> [EXERCISE DESCRIPTION] Copy exactly the lines from the one containing "obj.matrix_world = world" through the one containing "FACE_Y = -118.2", both included, and nothing else.

> [DATA FOR PROCESSING]

§ §

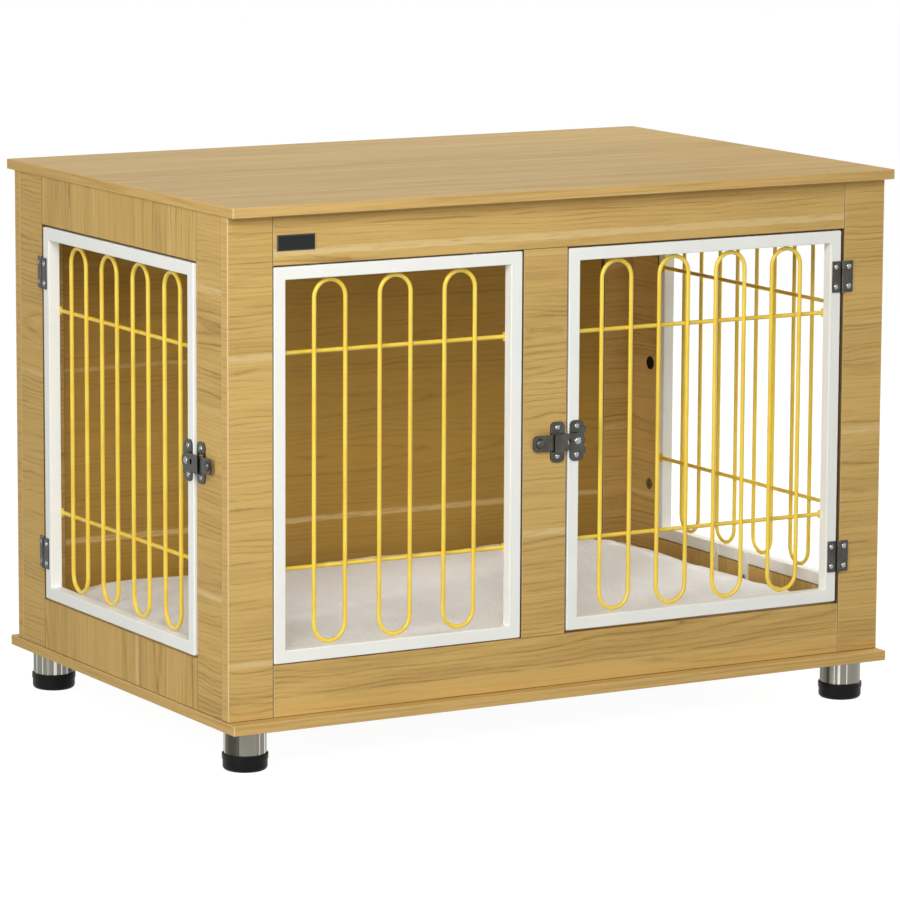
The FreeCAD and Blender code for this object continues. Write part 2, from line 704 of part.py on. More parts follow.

§ §

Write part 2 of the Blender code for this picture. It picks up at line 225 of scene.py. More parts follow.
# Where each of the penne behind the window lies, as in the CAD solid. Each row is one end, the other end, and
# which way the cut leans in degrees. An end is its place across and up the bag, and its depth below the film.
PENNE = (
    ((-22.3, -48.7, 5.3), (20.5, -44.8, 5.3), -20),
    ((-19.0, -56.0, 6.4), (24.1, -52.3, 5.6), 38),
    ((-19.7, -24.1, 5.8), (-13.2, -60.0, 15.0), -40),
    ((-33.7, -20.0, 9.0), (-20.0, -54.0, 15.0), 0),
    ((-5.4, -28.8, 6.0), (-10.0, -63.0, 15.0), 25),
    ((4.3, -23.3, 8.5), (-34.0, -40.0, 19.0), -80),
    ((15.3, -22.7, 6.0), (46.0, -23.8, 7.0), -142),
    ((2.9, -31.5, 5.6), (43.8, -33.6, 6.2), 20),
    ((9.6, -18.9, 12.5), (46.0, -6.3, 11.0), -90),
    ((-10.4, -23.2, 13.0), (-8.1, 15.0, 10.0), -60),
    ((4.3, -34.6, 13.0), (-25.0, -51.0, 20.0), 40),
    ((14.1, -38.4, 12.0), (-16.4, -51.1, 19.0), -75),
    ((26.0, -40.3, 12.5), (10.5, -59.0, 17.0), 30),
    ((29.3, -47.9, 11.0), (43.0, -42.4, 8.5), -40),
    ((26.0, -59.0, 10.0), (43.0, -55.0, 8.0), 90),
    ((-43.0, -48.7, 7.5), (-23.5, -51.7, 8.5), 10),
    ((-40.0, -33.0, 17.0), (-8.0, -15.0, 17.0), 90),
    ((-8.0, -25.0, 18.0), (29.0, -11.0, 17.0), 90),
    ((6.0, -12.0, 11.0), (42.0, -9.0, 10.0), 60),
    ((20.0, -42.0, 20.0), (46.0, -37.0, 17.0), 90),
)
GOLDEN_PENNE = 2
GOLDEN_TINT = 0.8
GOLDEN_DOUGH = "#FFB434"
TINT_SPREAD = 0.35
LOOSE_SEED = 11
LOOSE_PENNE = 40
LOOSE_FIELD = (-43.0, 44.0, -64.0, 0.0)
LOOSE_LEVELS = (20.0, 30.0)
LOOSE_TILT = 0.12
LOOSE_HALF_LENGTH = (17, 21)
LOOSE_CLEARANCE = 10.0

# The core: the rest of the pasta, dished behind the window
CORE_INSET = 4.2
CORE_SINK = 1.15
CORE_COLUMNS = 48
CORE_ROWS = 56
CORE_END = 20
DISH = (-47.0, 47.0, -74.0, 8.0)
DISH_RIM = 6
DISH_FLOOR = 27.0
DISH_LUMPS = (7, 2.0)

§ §

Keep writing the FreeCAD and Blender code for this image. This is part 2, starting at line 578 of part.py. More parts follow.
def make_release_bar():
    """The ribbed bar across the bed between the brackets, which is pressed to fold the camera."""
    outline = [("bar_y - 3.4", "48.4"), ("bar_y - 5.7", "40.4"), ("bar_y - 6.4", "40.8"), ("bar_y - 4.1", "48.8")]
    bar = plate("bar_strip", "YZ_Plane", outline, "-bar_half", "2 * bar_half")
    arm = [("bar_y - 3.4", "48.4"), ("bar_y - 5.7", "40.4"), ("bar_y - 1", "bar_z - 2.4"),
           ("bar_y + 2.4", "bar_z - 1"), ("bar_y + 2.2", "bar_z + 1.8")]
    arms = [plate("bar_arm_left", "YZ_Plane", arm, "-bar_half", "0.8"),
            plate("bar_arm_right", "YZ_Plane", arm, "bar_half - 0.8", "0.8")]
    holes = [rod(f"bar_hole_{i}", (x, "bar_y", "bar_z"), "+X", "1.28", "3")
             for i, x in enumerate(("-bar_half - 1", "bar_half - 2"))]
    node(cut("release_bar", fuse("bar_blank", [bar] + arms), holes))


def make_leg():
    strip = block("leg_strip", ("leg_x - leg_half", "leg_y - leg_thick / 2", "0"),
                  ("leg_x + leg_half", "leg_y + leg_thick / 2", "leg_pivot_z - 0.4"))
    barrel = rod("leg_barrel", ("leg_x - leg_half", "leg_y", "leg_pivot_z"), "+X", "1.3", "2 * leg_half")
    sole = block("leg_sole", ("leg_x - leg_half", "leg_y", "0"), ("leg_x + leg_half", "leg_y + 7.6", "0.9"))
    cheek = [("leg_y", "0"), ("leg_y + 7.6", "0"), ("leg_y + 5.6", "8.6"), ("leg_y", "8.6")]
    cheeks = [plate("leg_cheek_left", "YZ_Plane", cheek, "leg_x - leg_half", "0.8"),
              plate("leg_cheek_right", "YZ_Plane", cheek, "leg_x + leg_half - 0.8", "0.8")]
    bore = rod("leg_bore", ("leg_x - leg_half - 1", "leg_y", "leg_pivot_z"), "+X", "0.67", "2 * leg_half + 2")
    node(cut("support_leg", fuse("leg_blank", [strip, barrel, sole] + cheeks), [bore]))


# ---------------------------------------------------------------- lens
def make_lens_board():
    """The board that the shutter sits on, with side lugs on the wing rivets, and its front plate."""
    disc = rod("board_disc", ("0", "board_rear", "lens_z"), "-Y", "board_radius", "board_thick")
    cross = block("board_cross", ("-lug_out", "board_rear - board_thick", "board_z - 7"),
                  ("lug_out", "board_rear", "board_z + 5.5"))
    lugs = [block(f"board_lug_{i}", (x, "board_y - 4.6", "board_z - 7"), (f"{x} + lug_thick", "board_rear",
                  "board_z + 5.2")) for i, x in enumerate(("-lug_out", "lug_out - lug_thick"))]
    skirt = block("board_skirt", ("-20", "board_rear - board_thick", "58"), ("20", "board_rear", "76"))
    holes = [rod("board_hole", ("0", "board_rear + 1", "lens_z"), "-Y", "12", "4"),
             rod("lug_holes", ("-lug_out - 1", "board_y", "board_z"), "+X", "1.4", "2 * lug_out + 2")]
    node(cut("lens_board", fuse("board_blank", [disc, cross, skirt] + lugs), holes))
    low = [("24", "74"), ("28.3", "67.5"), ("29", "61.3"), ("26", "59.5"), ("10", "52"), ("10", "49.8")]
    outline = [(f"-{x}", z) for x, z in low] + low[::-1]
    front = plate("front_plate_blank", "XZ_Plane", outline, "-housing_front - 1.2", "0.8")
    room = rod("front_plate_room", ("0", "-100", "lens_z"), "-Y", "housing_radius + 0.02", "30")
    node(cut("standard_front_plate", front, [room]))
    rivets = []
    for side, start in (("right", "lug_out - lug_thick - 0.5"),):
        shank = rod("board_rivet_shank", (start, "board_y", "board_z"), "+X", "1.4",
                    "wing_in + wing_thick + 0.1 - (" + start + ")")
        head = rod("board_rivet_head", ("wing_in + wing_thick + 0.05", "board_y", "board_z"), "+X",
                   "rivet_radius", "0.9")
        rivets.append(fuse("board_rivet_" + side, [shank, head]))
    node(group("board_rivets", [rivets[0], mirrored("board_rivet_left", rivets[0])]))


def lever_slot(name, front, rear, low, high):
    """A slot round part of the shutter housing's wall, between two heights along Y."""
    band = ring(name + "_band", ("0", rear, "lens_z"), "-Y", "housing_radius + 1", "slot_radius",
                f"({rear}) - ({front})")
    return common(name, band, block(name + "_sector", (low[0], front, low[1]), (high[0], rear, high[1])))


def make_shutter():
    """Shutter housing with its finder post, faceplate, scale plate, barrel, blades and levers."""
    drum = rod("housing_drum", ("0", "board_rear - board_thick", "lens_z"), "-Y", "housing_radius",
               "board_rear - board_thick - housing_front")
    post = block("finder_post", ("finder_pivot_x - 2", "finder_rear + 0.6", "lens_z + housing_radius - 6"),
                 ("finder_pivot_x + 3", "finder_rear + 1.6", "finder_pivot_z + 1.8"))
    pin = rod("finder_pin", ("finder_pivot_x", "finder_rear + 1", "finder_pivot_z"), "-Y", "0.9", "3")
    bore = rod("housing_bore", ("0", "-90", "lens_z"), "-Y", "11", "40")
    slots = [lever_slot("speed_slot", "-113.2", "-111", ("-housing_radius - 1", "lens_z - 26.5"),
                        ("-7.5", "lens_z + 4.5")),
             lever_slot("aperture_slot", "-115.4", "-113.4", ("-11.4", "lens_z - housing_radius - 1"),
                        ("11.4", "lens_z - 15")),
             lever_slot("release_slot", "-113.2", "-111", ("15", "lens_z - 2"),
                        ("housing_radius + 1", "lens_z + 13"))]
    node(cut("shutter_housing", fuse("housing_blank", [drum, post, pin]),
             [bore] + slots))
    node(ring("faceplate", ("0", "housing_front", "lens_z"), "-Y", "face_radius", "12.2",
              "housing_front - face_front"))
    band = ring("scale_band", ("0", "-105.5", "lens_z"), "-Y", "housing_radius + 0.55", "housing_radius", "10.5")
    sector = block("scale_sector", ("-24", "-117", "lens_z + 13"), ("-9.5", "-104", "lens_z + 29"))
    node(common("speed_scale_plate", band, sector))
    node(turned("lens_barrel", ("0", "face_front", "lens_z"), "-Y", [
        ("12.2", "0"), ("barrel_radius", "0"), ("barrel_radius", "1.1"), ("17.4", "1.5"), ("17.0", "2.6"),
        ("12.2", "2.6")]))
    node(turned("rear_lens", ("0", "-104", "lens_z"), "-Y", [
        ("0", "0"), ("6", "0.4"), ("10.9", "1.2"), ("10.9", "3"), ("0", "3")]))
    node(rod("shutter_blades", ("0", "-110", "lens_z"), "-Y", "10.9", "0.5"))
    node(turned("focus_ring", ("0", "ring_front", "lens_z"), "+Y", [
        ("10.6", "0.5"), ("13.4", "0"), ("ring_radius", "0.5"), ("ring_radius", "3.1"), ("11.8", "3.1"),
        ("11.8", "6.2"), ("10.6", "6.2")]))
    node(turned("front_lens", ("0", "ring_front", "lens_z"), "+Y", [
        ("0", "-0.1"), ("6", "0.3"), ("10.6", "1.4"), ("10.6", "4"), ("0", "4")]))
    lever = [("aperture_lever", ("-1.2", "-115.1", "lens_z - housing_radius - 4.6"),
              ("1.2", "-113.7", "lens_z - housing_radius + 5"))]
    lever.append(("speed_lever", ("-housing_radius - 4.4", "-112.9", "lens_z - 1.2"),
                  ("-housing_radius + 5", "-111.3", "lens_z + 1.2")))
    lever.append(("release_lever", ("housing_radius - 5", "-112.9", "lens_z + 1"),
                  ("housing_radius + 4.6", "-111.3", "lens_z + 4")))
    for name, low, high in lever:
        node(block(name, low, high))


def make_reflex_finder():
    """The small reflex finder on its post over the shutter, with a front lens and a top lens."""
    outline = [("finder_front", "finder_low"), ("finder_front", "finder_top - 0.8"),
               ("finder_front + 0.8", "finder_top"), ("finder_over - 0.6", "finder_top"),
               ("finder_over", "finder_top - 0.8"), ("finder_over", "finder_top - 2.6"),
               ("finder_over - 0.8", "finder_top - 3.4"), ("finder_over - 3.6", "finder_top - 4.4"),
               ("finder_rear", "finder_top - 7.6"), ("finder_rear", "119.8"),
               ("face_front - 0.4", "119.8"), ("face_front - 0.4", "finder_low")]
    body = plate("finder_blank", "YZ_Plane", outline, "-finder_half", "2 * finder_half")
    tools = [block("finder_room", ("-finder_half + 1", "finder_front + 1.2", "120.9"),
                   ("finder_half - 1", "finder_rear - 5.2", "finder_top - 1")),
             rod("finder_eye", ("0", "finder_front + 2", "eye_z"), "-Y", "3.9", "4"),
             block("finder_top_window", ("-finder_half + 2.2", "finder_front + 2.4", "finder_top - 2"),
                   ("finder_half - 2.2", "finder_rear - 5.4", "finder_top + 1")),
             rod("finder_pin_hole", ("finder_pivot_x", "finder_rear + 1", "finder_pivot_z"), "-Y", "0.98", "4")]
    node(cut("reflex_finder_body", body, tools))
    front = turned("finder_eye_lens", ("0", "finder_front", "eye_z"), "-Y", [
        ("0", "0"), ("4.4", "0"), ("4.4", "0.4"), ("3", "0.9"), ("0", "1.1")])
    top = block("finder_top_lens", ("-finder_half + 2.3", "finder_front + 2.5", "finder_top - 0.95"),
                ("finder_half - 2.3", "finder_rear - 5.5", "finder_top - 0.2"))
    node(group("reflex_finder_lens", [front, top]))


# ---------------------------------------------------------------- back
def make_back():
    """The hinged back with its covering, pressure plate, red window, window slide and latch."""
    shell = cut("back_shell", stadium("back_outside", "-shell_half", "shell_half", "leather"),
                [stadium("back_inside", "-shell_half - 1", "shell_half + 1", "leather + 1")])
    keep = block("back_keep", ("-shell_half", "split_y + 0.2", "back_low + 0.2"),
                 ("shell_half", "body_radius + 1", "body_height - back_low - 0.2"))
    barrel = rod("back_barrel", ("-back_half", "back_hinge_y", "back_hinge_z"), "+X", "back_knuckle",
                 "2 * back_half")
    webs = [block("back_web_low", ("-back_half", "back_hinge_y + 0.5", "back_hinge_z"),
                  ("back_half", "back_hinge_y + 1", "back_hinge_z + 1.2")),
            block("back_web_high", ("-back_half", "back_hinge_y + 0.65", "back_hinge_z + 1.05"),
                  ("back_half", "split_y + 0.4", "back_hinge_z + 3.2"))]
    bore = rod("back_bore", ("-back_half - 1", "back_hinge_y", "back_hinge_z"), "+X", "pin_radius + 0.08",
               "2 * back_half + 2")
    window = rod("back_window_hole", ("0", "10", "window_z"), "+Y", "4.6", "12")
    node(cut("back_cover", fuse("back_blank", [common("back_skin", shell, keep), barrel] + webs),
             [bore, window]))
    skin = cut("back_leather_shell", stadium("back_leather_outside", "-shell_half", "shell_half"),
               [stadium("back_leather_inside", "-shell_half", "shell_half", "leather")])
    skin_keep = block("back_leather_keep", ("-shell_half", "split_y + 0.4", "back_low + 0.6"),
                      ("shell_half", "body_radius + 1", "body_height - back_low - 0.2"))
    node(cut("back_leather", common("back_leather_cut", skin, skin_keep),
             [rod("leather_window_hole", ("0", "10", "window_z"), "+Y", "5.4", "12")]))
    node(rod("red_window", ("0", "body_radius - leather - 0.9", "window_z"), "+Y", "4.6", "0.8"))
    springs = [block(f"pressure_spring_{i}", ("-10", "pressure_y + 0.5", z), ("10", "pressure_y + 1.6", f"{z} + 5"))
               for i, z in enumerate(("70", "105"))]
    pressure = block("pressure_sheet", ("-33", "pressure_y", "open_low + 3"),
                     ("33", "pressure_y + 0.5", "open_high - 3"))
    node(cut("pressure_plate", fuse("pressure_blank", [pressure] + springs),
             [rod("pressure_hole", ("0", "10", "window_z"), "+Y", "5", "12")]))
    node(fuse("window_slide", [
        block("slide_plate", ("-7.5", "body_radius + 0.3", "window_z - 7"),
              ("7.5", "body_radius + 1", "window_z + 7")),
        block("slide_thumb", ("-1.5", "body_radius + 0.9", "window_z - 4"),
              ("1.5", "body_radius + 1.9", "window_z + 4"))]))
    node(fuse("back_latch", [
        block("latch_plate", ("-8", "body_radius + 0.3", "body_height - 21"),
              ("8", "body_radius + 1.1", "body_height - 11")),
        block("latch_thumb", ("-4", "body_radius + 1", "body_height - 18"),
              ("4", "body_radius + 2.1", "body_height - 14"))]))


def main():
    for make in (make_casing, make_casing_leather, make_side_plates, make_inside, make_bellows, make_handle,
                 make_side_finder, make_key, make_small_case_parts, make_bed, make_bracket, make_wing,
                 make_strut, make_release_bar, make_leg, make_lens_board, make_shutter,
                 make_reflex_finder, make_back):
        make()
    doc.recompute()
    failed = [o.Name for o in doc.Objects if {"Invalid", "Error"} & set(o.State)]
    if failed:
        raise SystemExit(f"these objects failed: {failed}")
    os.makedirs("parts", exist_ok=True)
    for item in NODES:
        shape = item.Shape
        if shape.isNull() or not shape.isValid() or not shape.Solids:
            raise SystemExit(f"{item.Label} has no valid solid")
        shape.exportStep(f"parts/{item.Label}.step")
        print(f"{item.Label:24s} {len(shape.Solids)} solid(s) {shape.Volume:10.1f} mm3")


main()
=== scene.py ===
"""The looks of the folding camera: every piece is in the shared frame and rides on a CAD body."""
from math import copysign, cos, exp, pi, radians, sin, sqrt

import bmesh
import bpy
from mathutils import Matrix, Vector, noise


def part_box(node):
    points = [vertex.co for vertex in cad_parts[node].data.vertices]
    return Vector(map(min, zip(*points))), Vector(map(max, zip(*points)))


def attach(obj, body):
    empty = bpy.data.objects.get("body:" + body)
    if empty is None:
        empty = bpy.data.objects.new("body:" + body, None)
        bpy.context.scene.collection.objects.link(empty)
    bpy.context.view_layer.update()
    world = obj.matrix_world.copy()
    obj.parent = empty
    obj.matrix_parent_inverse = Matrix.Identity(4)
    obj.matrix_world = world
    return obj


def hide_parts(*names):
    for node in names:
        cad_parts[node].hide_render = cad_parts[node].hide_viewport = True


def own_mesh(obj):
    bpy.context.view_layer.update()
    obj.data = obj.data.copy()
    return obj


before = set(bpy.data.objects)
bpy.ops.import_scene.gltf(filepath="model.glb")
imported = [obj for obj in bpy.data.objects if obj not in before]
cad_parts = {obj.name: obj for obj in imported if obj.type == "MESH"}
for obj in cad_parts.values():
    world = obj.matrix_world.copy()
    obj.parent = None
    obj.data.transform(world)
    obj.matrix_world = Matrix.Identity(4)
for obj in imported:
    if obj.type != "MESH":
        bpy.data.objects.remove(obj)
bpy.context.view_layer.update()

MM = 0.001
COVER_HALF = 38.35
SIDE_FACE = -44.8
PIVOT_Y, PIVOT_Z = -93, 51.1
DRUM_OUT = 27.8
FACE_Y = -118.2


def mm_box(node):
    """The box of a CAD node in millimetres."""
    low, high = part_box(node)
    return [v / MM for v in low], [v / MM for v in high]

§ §

> [OUTPUT BELOW]
    obj.matrix_world = world
    return obj


def hide_parts(*names):
    for node in names:
        cad_parts[node].hide_render = cad_parts[node].hide_viewport = True


def own_mesh(obj):
    bpy.context.view_layer.update()
    obj.data = obj.data.copy()
    return obj


before = set(bpy.data.objects)
bpy.ops.import_scene.gltf(filepath="model.glb")
imported = [obj for obj in bpy.data.objects if obj not in before]
cad_parts = {obj.name: obj for obj in imported if obj.type == "MESH"}
for obj in cad_parts.values():
    world = obj.matrix_world.copy()
    obj.parent = None
    obj.data.transform(world)
    obj.matrix_world = Matrix.Identity(4)
for obj in imported:
    if obj.type != "MESH":
        bpy.data.objects.remove(obj)
bpy.context.view_layer.update()

MM = 0.001
COVER_HALF = 38.35
SIDE_FACE = -44.8
PIVOT_Y, PIVOT_Z = -93, 51.1
DRUM_OUT = 27.8
FACE_Y = -118.2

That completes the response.